Diferentemente de capitais com sambódromos há vários anos, como Rio (1984), Florianópolis (1989) e São Paulo (1991), em Porto Alegre conflitos diversos fizeram com que ainda hoje as escolas de samba e as tribos não contem com um espaço construído de modo definitivo. O Complexo Cultural do Porto Seco é uma realidade desde 2004; suas arquibancadas, porém, seguem provisórias, sendo montadas e desmontadas a cada ano, e sua utilização continua restrita basicamente aos eventos carnavalescos.
A ideia inicial, que chegou a ser bastante desenvolvida, era de que o sambódromo se localizasse junto ao Parque Marinha do Brasil. Resistências de setores da comunidade e da Justiça inviabilizaram o projeto. A contrariedade impediu a sua construção também no bairro Humaitá, na entrada da cidade – próximo de onde, anos depois, seria erguida a Arena do Grêmio.
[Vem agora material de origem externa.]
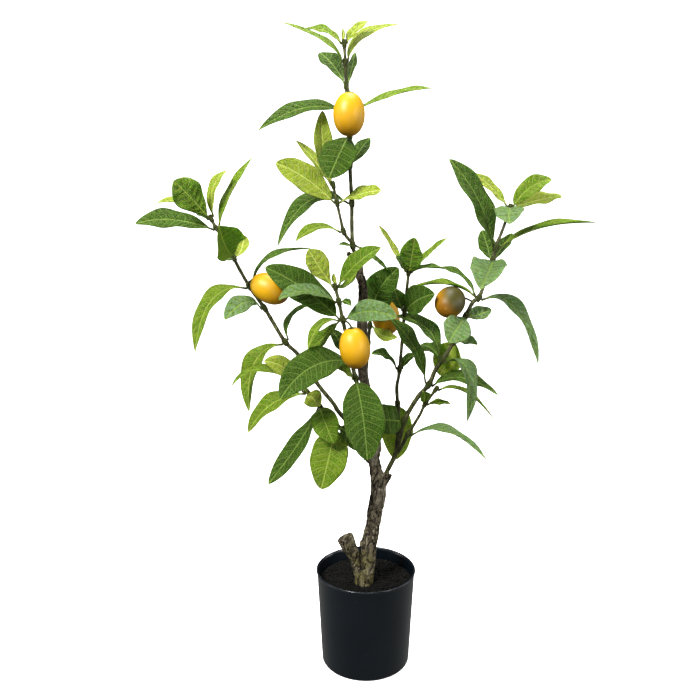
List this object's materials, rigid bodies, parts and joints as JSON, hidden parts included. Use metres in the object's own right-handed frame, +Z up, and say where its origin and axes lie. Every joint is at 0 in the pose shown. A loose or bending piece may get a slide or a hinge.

As barreiras para que as escolas tivessem o seu templo edificado em local de maior visibilidade pública levaram a outra opção, o Porto Seco, junto ao complexo logístico no extremo-norte de Porto Alegre. Dentre os aspectos positivos considerados, estavam a receptividade da comunidade, a construção de barracões e arquibancadas fixos (passados 13 anos, só os primeiros foram feitos) e iniciativas como a criação de um museu (também não realizada). Além disso, a concepção era de que o sambódromo saía do Centro, mas ia ao "coração" da Região Metropolitana, em um Carnaval com escolas de toda Grande Porto Alegre. Por fim, outro mérito seria atender a uma região populosa carente de instituições culturais públicas.
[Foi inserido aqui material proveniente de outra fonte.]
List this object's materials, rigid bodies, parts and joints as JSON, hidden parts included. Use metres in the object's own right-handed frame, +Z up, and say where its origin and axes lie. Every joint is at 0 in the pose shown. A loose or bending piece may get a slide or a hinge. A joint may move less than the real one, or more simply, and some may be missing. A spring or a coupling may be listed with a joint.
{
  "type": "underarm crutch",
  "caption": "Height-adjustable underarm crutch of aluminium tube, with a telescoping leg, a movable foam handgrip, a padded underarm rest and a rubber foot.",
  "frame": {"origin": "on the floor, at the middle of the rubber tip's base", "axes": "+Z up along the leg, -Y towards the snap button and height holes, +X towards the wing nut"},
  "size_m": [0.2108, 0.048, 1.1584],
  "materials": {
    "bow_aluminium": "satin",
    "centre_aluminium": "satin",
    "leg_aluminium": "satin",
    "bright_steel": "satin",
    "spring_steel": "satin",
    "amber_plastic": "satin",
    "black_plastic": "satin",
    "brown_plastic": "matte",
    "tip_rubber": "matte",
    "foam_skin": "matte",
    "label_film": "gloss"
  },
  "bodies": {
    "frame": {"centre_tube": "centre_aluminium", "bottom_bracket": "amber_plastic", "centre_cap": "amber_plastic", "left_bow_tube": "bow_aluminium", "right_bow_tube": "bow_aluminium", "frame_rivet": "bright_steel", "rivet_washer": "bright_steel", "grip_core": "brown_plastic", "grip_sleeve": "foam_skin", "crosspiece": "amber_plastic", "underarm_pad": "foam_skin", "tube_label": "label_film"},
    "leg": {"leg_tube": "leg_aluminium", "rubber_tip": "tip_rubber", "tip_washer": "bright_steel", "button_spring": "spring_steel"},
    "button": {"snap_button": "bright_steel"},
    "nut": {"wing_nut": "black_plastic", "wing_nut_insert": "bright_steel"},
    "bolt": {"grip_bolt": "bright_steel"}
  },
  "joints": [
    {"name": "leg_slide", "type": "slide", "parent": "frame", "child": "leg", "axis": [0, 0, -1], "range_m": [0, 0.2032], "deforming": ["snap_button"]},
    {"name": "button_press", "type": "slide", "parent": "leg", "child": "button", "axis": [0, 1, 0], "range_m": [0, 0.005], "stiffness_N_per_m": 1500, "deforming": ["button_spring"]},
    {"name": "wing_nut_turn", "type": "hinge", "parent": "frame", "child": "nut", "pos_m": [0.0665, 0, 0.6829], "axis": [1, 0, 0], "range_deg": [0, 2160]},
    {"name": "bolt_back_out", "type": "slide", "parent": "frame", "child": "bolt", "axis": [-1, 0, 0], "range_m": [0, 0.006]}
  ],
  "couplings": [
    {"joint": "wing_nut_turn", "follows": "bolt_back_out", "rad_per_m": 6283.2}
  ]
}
O afastamento do Centro, contudo, teve como consequência a perda de visibilidade dos desfiles. Vendo sob outro ângulo, acentuou o seu caráter periférico e negro; continua reunindo um grande público, porém sem coincidir com aquele dos blocos centrais (assim, se reproduz uma separação que não é só do Carnaval, mas da sociedade). Sem a realização de atividades e sem um sistema de infraestrutura, o Porto Seco ficaria abandonado durante o ano.
Quando se pensa no papel da gestão pública em relação ao Carnaval, há de se considerar a sua importância cultural e social, mas também econômica. Toda uma cadeia produtiva é movimentada, gerando empregos e renda. No Rio, é um dos principais elementos econômicos – em 2016, a cidade recebeu mais de 1 milhão de turistas, e o Estado, a injeção de R$ 3 bilhões. Em Porto Alegre, estima-se que 100 mil pessoas passaram pelo Porto Seco em três noites de desfiles (sem contar os blocos de rua), arrematando um processo que, durante um ano inteiro, envolveu costureiras, escultores, cantores, instrumentistas, eletricistas, soldadores etc., além de comerciantes e ambulantes de diversos segmentos.
O Carnaval nunca deixou de ir atrás de recursos privados. É uma falácia acreditar que as entidades aguardem passivamente o repasse de recursos públicos. No entanto, há de se considerar a crise por que passa o financiamento de todo o setor cultural. Se o Brasil até agora não conseguiu consolidar uma cultura de mecenato puro (pessoas que doam parte de sua renda sem contrapartida do Estado), tampouco as leis de fomento, que se valem da renúncia fiscal, têm se mostrado suficientes.
A cultura, e o Carnaval em particular, podem ser estratégicos para que o Brasil tenha um desenvolvimento atrelado a seu capital simbólico, mantendo-se como um país laico e plural, resistindo ao avanço da roda-viva obscurantista. Assim, estará se evitando a perda daquilo que de mais rico o país conquistou: a sua diversidade.